Tuition
these days is so ridiculously sky-high, I don’t think I could be able to afford
it.
AND
THAT’S TAKING into account that I was willing to take on some debt in the form
of student loans that put me through college – and took me some six years to
pay off. Nowadays, those loans would be so costly that I don’t think I’d ever
be able to pay them off.
But
the more serious problem these days is the fact that the political gamesmanship
taking place these days between Gov. Bruce Rauner on behalf of Republicans and
the Democratic legislative caucus led by Illinois House Speaker Michael
Madigan, D-Chicago, is interfering with the education process.
For
the budgets of the state’s publicly-funded colleges are NOT among the state
agencies and programs whose activities must continue even though the state is
now in month eight of the fiscal year without a balanced budget in place.
There
also are the private colleges being impacted, since many of their students rely
on financial aid to meet those costly tuition payments and those are government
programs that provide the aid.
THE
COLLEGES WENT forth with this academic year back in September making the best
of the bad situation, while also hoping that the political people would come to
their senses within a month or two.
Instead,
the political people seem determined to hold out. They’re not going to concede
a thing. They’re willing to make Fiscal ’16 the year that no budget was ever
approved – and show no willingness to make Fiscal ’17, ’18 or ’19 any
different.
The
situation at Chicago State University, which admittedly always faces slightly
more dire circumstances that most other colleges, is actually talking about
having to shut down.
Other
colleges might have to do mid-year layoffs that would affect their academic
departments. Now we see why the one thing Rauner did was to approve the portion
of the state budget for elementary education – just think how ugly it would be
if all schools across Illinois were threatened with closure?
COLLEGE
KIDS IN Illinois these days literally face the possibility of having their
studies interrupted because of the politicking going on. Considering that these
young people are supposed to be our future that relies heavily on the success
of their academic efforts, what kind of long-term damage is being caused?
Those
Chicago State students literally were picketing in the streets of downtown on
Monday – figuring they’d get more public attention there than they would down
at 95th Street and King Drive.
Although
I also noticed reports about a student rally held at Eastern Illinois
University in Charleston, where the local Republican state legislators it seems
were upset they were not permitted to speak during the event.
Organizers
said the rally was meant to be a student forum, not for the general public.

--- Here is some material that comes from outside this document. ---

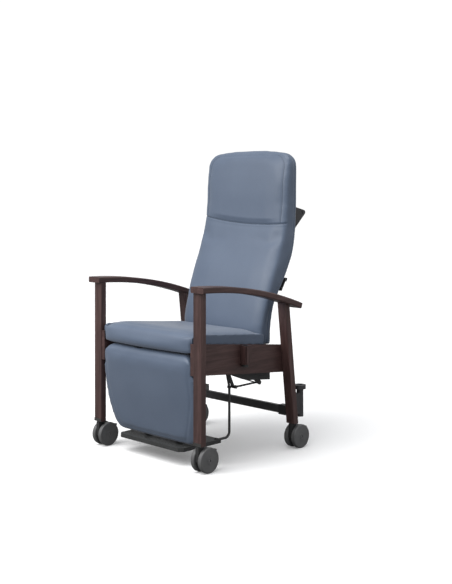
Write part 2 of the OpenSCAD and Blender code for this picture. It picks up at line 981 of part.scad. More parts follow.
module legrest_pad() {
    color(vinyl)
        difference() {
            intersection() {
                legrest_side(-pad_w / 2, pad_w / 2)
                    polygon(concat(
                        arc([0, 0], pad_r, 0, 180, 12),
                        [[-pad_r, -20], [-pad_back, -42], [-pad_back, pad_edge_r - pad_len]],
                        arc([pad_r - pad_edge_r, pad_edge_r - pad_len], pad_edge_r, -90, 0, 4)
                    ));
                legrest_front(60);
            }
            pin(hinge_a, tube_r + 0.3, -pad_w, pad_w);
            legrest_notches();
        }
}

// Room in the pad for the spring lever and for the bars
module legrest_notches() {
    legrest_side(-spring_x - 14, -spring_x + 14)
        polygon([[8, 0], [8, -22], [0, -50], [-2 * pad_r, -50], [-2 * pad_r, 10], [0, 2 * pad_r]]);
    both_sides()
        legrest_side(bar_x - bar_w / 2 - 1, bar_x + bar_w / 2 + 1)
            polygon([[1, 0], [-4, -50], [-2 * pad_r, -50], [-2 * pad_r, 6], [1, 6]]);
}

module footplate() {
    half = foot_w / 2;
    low_z = foot_top_z - foot_t;
    color(black)
        difference() {
            union() {
                translate([0, 0, low_z])
                    linear_extrude(foot_t)
                        polygon([
                            [-half + foot_corner, foot_front_y], [half - foot_corner, foot_front_y],
                            [half, foot_front_y + foot_corner], [half, foot_rear_y],
                            [-half, foot_rear_y], [-half, foot_front_y + foot_corner]
                        ]);
                for (s = [-1, 1], t = [-1, 1])
                    foot_lug(s * bar_x + t * (foot_lug_gap + foot_lug_t / 2));
                for (s = [-1, 1])
                    pin(hinge_b, pin_r, s * bar_x - foot_lug_gap - 1, s * bar_x + foot_lug_gap + 1);
            }
            for (s = [-1, 1])
                translate([s * lever_x - foot_notch_half, foot_rear_y - foot_notch_len, low_z - 1])
                    cube([2 * foot_notch_half, 2 * foot_notch_len, foot_t + 2]);
            for (i = [0:foot_rib_count - 1])
                translate([-half, foot_front_y + foot_rim + foot_rib_pitch * i, foot_top_z - foot_rib_depth])
                    cube([foot_w, foot_rib_w, foot_t]);
            translate([-half + foot_rim, foot_front_y + foot_rim, low_z - 1])
                cube([foot_w - 2 * foot_rim, foot_rear_y - foot_front_y - foot_rim - 32, foot_hollow]);
        }
    color(steel)
        for (s = [-1, 1])
            pin(hinge_d, pin_r, s * lever_x - foot_notch_half - 3, s * lever_x + foot_notch_half + 3);
}

module foot_lug(x) {
    across(x - foot_lug_t / 2, x + foot_lug_t / 2) {
        translate(hinge_b)
            circle(foot_lug_r);
        translate(hinge_b - [foot_lug_r, hinge_b[1] - foot_top_z + 1])
            square([2 * foot_lug_r, hinge_b[1] - foot_top_z + 1]);
    }
}

// Two bent rods on plates; the left plate runs on to the link rod's pin
module foot_levers() {
    color(black) {
        lever_body(true);
        mirror([1, 0, 0])
            lever_body(false);
    }
}

module lever_body(with_crank) {
    bend = [rod_low_y - rod_bend_r, hinge_d[1] + rod_bend_r];
    difference() {
        union() {
            side_bar(hinge_d + [6, 0], [bend[0], hinge_d[1]], lever_r, lever_x);
            translate([lever_x, bend[0], bend[1]])
                rotate([0, 90, 0])
                    rotate_extrude(angle = 90)
                        translate([rod_bend_r, 0])
                            circle(lever_r);
            side_bar([rod_low_y, bend[1]], rod_knee, lever_r, lever_x);
            pin(rod_knee, lever_r + 1.5, lever_x - lever_eye_half, lever_x + lever_eye_half);
            side_bar(rod_knee, rod_elbow, lever_r, lever_x);
            pin(hinge_d, eye_r, lever_x - lever_eye_half, lever_x + lever_eye_half);
            across(plate_in_x, plate_in_x + plate_t) {
                strip(hinge_c, rod_elbow, lever_plate_r);
                if (with_crank)
                    strip(rod_elbow, hinge_t, crank_r);
            }
            pin(hinge_c, lever_hub_r, plate_in_x - lever_hub_t, plate_in_x + plate_t / 2);
            if (with_crank)
                pin(hinge_t, pin_r, plate_in_x, link_x + link_eye_half + 1);
        }
        pin(hinge_c, shaft_r + fit_gap, 0, rail_in_x);
        pin(hinge_d, pin_r + open_pivot_gap, 0, rail_in_x);
    }
}

module link_rod() {
    color(black)
        difference() {
            union() {
                side_bar(hinge_t, hinge_f, link_r, link_x);
                for (p = [hinge_t, hinge_f])
                    pin(p, crank_r, link_x - link_eye_half, link_x + link_eye_half);
                side_bar(brace_start, brace_end, brace_r, link_x);
            }
            pin(hinge_t, pin_r + open_pivot_gap, 0, rail_in_x);
            pin(hinge_f, pin_r + fit_gap, 0, rail_in_x);
        }
}

module rocker_arm() {
    color(black)
        difference() {
            union() {
                across(rocker_x, rocker_x + rocker_t)
                    strip(hinge_e, hinge_f, rocker_r);
                pin(hinge_f, pin_r, link_x - link_eye_half - 0.5, rocker_x + rocker_t);
            }
            pin(hinge_e, axle_r + fit_gap, 0, rail_in_x);
        }
}

// ---------- casters ----------

// Drawn with the swivel axis at x = 0, y = 0
module caster_fork() {
    neck_top = leg_foot_z - collar_h;
    difference() {
        union() {
            across(-fork_half, fork_half) {
                translate(axle_at)
                    circle(hood_r);
                translate([-collar_r, hood_low_z])
                    square([2 * collar_r, neck_top - hood_low_z]);
            }
            translate([0, 0, neck_top])
                cylinder(h = collar_h, r = collar_r);
        }
        pin(axle_at, axle_r + fit_gap, -fork_half - 1, fork_half + 1);
        pin(pedal_pivot, pedal_pin_r + fit_gap, -fork_half - 1, fork_half + 1);
        translate([-hood_slot_half, pedal_slot[0], pedal_slot[1]])
            cube([2 * hood_slot_half, hood_r, hood_r]);
        translate([-fork_half - 1, hood_cut[0], -eps])
            cube([2 * fork_half + 2, hood_cut[1] - hood_cut[0], hood_cut_z]);
        translate([0, 0, neck_top - stem_root])
            cylinder(h = stem_len, r = stem_r);
    }
}

module caster_axle() {
    neck_top = leg_foot_z - collar_h;
    pin(axle_at, axle_r, -axle_half, axle_half);
    translate([0, 0, neck_top - stem_root])
        cylinder(h = stem_len + stem_root, r = stem_r);
}

// One wheel on the +X side: a rounded tread, a dished outer face and a bore for the axle
module caster_wheel() {
    translate([wheel_gap, axle_at[0], axle_at[1]])
        rotate([90, 0, 90])
            rotate_extrude()
                difference() {
                    union() {
                        square([wheel_r - tread_r, wheel_t]);
                        translate([0, tread_r])
                            square([wheel_r, wheel_t - 2 * tread_r]);
                        for (h = [tread_r, wheel_t - tread_r])
                            translate([wheel_r - tread_r, h])
                                circle(tread_r);
                    }
                    translate([-wheel_r, -wheel_r])
                        square([wheel_r + axle_r + fit_gap, 3 * wheel_r]);
                    translate([0, -1])
                        square([hood_r, 5]);
                }
    translate([wheel_gap + 6, axle_at[0], axle_at[1]])
        rotate([0, 90, 0])
            difference() {
                cylinder(h = wheel_t - hood_slot_half, r = hub_r);
                translate([0, 0, -1])
                    cylinder(h = wheel_t, r = axle_r + fit_gap);
            }
}

module brake_pedal() {
    across(-4, 4) {
        translate(pedal_pivot)
            circle(5);
        strip(pedal_pivot, pedal_tip, 3);
    }
    pin(pedal_pivot, pedal_pin_r, -fork_half + 0.5, fork_half - 0.5);
    translate([-pedal_pad[0] / 2, pedal_tip[0] - 2, pedal_tip[1] - pedal_pad[2] / 2])
        cube(pedal_pad);
}

// part: 1 fork, 2 axle, 3 inner wheel, 4 outer wheel, 5 brake pedal
module caster(side, foot_y, part) {
    colours = [black, steel, wheel_grey, wheel_grey, black];
    color(colours[part - 1])
        translate([side * leg_x, foot_y, 0]) {
            if (part == 1)
                caster_fork();
            if (part == 2)
                caster_axle();
            if (part == 3)
                mirror([side > 0 ? 1 : 0, 0, 0])
                    caster_wheel();
            if (part == 4)
                mirror([side > 0 ? 0 : 1, 0, 0])
                    caster_wheel();
            if (part == 5)
                brake_pedal();
        }
}

// ---------- nodes ----------

front_leg();  // front_leg_left
mirror([1, 0, 0]) front_leg();  // front_leg_right
rear_leg();  // rear_leg_left
mirror([1, 0, 0]) rear_leg();  // rear_leg_right
armrest();  // armrest_left
mirror([1, 0, 0]) armrest();  // armrest_right
side_rail();  // side_rail_left
mirror([1, 0, 0]) side_rail();  // side_rail_right
tray_sockets();
tray_sleeves();
bright_fittings();
rear_stretcher();
stretcher_brackets();
pole_holder();
seat_side_tubes();
seat_cross_tubes();
seat_board();
seat_cushion();
spring_brackets();
pivot_pins();
mechanism_housing();
back_spring_cylinder();
legrest_spring_cylinder();
back_pivot_tube();
back_frame();
back_shell();
back_cushion();
handle_brackets();
handle_grip();
recline_lever();
back_spring_rod();
legrest_tube();
legrest_bars();
legrest_board();
legrest_pad();
footplate();
foot_levers();
link_rod();
rocker_arm();
legrest_spring_rod();
caster(1, front_leg_y, 1);  // front_left_caster_fork
caster(1, front_leg_y, 2);  // front_left_caster_axle
caster(1, front_leg_y, 3);  // front_left_wheel_inner
caster(1, front_leg_y, 4);  // front_left_wheel_outer
caster(1, front_leg_y, 5);  // front_left_brake_pedal
caster(-1, front_leg_y, 1);  // front_right_caster_fork
caster(-1, front_leg_y, 2);  // front_right_caster_axle
caster(-1, front_leg_y, 3);  // front_right_wheel_inner
caster(-1, front_leg_y, 4);  // front_right_wheel_outer
caster(-1, front_leg_y, 5);  // front_right_brake_pedal
caster(1, rear_foot_y, 1);  // rear_left_caster_fork
caster(1, rear_foot_y, 2);  // rear_left_caster_axle
caster(1, rear_foot_y, 3);  // rear_left_wheel_inner
caster(1, rear_foot_y, 4);  // rear_left_wheel_outer
caster(1, rear_foot_y, 5);  // rear_left_brake_pedal
caster(-1, rear_foot_y, 1);  // rear_right_caster_fork
caster(-1, rear_foot_y, 2);  // rear_right_caster_axle
caster(-1, rear_foot_y, 3);  // rear_right_wheel_inner
caster(-1, rear_foot_y, 4);  // rear_right_wheel_outer
caster(-1, rear_foot_y, 5);  // rear_right_brake_pedal
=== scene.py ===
"""Patient recliner chair: the looks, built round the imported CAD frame. Metres, Z up, the chair faces -Y."""
import json
import math

import bmesh
import bpy
import numpy as np
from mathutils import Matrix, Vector


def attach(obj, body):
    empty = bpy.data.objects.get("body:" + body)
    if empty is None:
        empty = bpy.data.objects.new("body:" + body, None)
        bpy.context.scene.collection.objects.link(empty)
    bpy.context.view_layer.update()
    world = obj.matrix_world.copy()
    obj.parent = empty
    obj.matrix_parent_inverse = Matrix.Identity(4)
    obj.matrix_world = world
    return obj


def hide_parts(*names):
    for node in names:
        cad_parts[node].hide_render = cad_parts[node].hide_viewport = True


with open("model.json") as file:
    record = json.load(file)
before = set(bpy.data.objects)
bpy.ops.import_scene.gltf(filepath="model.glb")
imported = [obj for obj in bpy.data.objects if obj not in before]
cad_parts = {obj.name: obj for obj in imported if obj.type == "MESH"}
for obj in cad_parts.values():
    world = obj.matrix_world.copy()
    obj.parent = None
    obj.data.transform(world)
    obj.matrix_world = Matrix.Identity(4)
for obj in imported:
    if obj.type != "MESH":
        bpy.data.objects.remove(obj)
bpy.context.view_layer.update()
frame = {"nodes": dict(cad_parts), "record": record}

scene = bpy.context.scene
nodes = frame["nodes"]


# ---------- camera ----------

CAMERA_PLACE = (3.004, -2.950, 1.053)
CAMERA_YAW = math.radians(44.65)
SENSOR_WIDTH_MM = 36
LENS_MM = 63.55
LENS_SHIFT_X = -0.001
LENS_SHIFT_Y = -0.183


def make_camera():
    data = bpy.data.cameras.new("camera")
    cam = bpy.data.objects.new("camera", data)
    scene.collection.objects.link(cam)
    cam.location = CAMERA_PLACE
    cam.rotation_euler = (math.radians(90), 0, CAMERA_YAW)
    data.sensor_width = SENSOR_WIDTH_MM
    data.lens = LENS_MM
    data.shift_x = LENS_SHIFT_X
    data.shift_y = LENS_SHIFT_Y
    scene.camera = cam


make_camera()


# ---------- shader helpers ----------

EVEN = (1, 1, 1)


def new_material(name):
    mat = bpy.data.materials.new(name)
    mat.use_nodes = True
    tree = mat.node_tree
    bsdf = tree.nodes["Principled BSDF"]
    return mat, tree, bsdf


def set_inputs(node, **values):
    """Sets constant sockets; an underscore in a key stands for a space."""
    for key, value in values.items():
        node.inputs[key.replace("_", " ")].default_value = value


def add(tree, kind, **values):
    node = tree.nodes.new(kind)
    set_inputs(node, **values)
    return node


def coords(tree, scale):
    tex = tree.nodes.new("ShaderNodeTexCoord")
    mapping = add(tree, "ShaderNodeMapping", Scale=scale)
    tree.links.new(tex.outputs["Object"], mapping.inputs["Vector"])
    return mapping.outputs["Vector"]


def noise_tex(tree, vector, scale, detail, rough, distortion=0.0):
    node = add(tree, "ShaderNodeTexNoise", Scale=scale, Detail=detail, Roughness=rough, Distortion=distortion)
    tree.links.new(vector, node.inputs["Vector"])
    return node.outputs["Fac"]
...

Although you have to admit, it would have been interesting to hear those
legislators try to justify themselves and their support for Rauner’s political
actions.
IT
ALSO WOULD have been downright ridiculous if one of those legislators had
managed to make a verbal gaffe that would have had statewide repercussions.
Which, considering the ineloquence of many political people, was too likely to
happen.
Those
legislators were saved from themselves; they committed the primary rule of
public speaking – they avoided saying something stupid!
This
uncertainty is headache-inducing for all. But particularly those students who
perceive their education beyond the upcoming weekend’s kegger.
Because
what happens to all our society if it turns out years from now that the young
people who spent their late-teenage years inhaling bongs accomplished more than
those whose efforts at self-improvement were thwarted because Rauner wants to
undermine organized labor’s influence within government?